The bridges of Generals Colquitt and Hagood, on James Island, were reviewed to-day by the commanding general, and they presented a very creditable appearance.

October 17, 1863.-There is no change in the fleet this morning, excepting that the fourth monitor cannot be seen. She is, however, probably masked by some of the other vessels.

A lot of coal and iron was shipped last night from Sumter to the city and to Sullivan's Island.

The improvement of the earthworks on Morris Island is steady and the enemy continue silent. Not a shot was fired by them to-day.

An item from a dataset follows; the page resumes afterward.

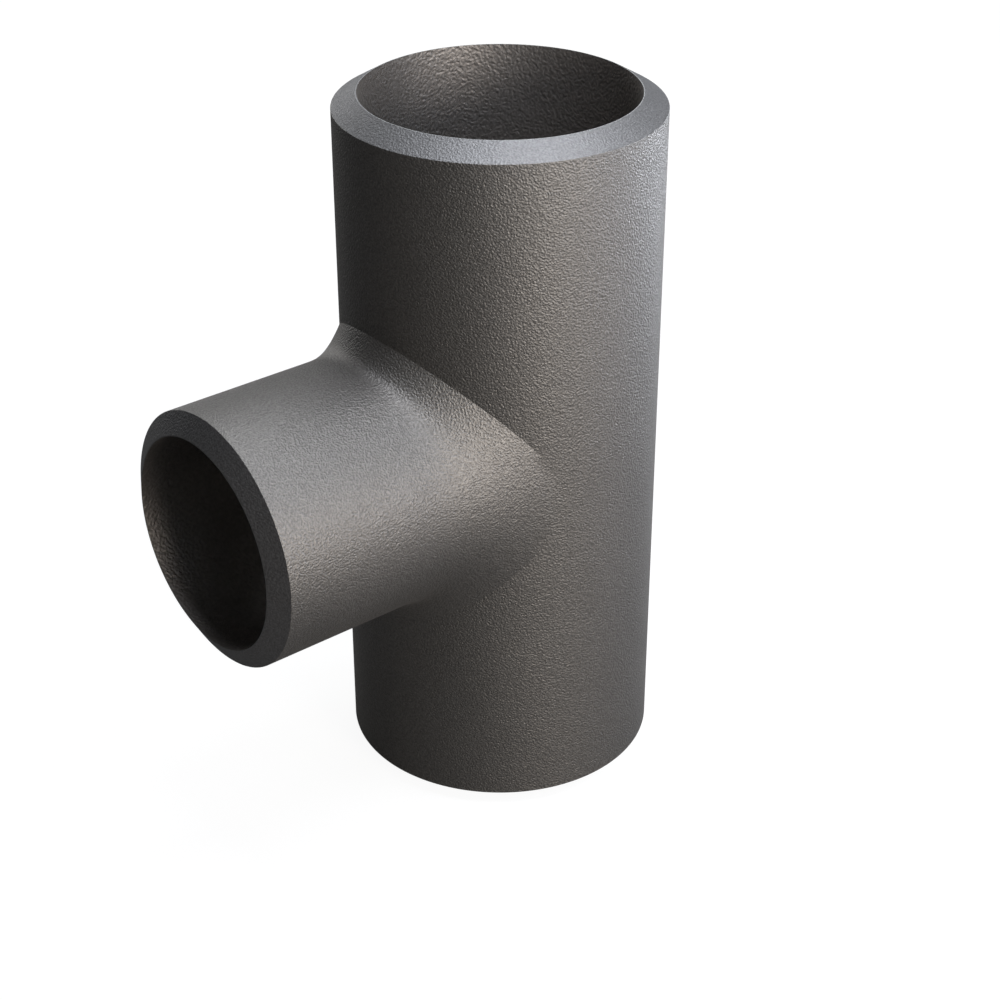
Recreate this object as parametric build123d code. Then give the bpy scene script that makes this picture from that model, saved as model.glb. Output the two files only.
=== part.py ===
from build123d import *
import math
import os

# Reducing butt weld tee with an extruded outlet: 33.7 mm run, 26.9 mm branch.
# Millimetres, +Z up along the run, +X out along the branch.
# The origin is the point where the two pipe axes cross.

# run pipe
RUN_OD = 33.7
RUN_WALL = 2.6
RUN_CENTRE_TO_END = 38.0

# branch pipe
BRANCH_OD = 26.9
BRANCH_WALL = 2.3
BRANCH_CENTRE_TO_END = 38.0

# weld preparation, the same on all three ends
BEVEL_ANGLE = 30.0
ROOT_FACE = 0.1

# The outlet is drawn out of the run, so the branch flares into it. The flare ends
# in a crease on the run, sharp above and below the branch and faint at its sides.
# length of the flare along the branch, measured from the side of the run
FLARE_LENGTH = 3.1
# how far the crease stands outside the branch, above and below it
CROTCH_SPREAD = 2.7
# the same at the sides, as a share of the room between branch and run
FLANK_SPREAD_SHARE = 0.795
# the bend of the flare lies at this share of its length, counted from the crease
CROTCH_BEND_SHARE = 0.48
FLANK_BEND_SHARE = 0.75
# tightness of that bend, where 1 is a parabola
BEND_WEIGHT = 1.9
# length by which the flare's skin runs on under the surface of the run
SKIN_OVERLAP = 0.4

# rounding of the edge where the two bores meet
INNER_CROTCH_RADIUS = 4.0

# number of sections and of rim points that carry the flare's skin
SECTION_COUNT = 36
RIM_POINT_COUNT = 72

RUN_RADIUS = RUN_OD / 2
RUN_BORE = RUN_RADIUS - RUN_WALL
BRANCH_RADIUS = BRANCH_OD / 2
BRANCH_BORE = BRANCH_RADIUS - BRANCH_WALL
FLARE_START = RUN_RADIUS + FLARE_LENGTH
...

Twenty-nine rounds were fired from Simkins and 4 from Cheves.

Colonel F. H. Gantt last night relieved Colonel Olmstead in command at Fort Johnson.

The platform for Howitzer No. 1 was laid to-day at Battery Ryan, and the engineer department are engaged in laying a platform for Mortar No. 1 at Haskell.

October 18, 1863.-The Federal fleet off the harbor is apparently unchanged. The fourth monitor is still missing, and it is thought she may be behind some other vessel.

The progress of the enemy on the work next the Half-Moon Battery is rapid. The disposition of their batteries at present would appear to indicate operations against Sullivan's Island.

Companies I and K, Eleventh South Carolina Volunteers, at Fort Sumter, were relieved last night by the Twelfth Georgia Battalion, Major [G. M.] Hanvey, 218 men. Another lot of coal was sent off last night from the fort, and the remainder will be shipped Monday.

The enemy were again silent to-day, and only occasional shots were fired from Sullivan's Island, Simkins, and Cheves.